● Description of the task
Extract each line of the records below that contains the word "with".

::: Dataset rows

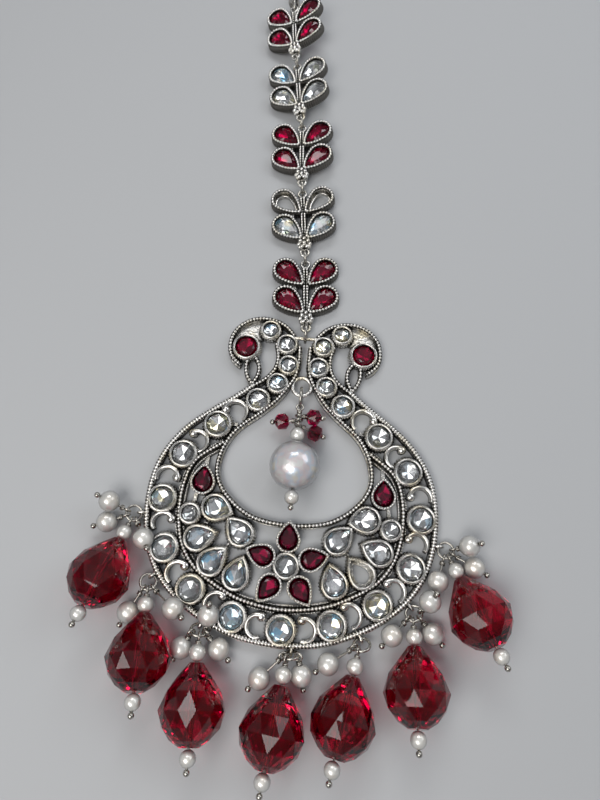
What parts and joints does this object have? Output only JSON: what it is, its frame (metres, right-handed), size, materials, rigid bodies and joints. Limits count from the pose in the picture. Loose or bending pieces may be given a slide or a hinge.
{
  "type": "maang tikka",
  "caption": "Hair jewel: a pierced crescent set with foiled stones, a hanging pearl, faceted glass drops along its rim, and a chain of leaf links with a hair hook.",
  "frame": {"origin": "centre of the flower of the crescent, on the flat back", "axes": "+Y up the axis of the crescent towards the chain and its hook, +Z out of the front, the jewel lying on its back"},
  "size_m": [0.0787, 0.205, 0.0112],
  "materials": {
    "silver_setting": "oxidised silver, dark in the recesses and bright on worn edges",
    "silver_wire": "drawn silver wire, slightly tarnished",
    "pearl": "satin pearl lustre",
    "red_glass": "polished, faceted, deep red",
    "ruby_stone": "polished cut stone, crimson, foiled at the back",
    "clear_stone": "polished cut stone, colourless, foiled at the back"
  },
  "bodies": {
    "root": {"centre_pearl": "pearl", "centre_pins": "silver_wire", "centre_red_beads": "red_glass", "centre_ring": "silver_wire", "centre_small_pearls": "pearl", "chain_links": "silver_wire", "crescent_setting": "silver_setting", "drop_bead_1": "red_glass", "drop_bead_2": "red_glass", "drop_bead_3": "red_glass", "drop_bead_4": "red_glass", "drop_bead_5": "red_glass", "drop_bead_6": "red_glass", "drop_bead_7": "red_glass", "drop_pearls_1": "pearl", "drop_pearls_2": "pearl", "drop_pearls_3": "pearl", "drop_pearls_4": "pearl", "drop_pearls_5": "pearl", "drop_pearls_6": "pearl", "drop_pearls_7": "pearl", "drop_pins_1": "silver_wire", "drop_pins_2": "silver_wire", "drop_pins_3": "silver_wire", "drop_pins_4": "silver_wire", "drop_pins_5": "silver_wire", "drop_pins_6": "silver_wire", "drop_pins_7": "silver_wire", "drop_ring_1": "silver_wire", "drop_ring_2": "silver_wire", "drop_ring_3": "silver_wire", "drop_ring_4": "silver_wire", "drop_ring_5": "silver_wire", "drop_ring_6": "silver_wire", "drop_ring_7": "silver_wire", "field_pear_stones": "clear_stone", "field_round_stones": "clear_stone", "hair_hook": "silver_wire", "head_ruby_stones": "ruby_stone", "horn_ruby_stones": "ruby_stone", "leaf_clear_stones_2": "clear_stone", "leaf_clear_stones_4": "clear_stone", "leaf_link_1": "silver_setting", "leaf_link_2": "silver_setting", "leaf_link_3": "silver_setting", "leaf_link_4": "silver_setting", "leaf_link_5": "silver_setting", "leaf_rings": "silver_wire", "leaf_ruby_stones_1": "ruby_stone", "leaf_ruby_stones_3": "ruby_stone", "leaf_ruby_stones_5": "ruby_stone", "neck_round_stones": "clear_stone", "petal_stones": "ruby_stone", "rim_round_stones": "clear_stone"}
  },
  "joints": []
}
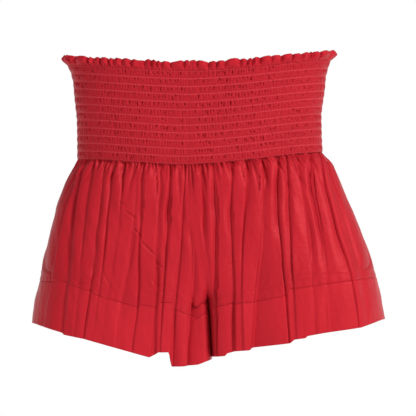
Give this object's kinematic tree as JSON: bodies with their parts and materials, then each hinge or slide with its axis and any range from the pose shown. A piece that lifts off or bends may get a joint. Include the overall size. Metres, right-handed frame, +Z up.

::::::

● Full response
  "caption": "Hair jewel: a pierced crescent set with foiled stones, a hanging pearl, faceted glass drops along its rim, and a chain of leaf links with a hair hook.",
Give this object's kinematic tree as JSON: bodies with their parts and materials, then each hinge or slide with its axis and any range from the pose shown. A piece that lifts off or bends may get a joint. Include the overall size. Metres, right-handed frame, +Z up.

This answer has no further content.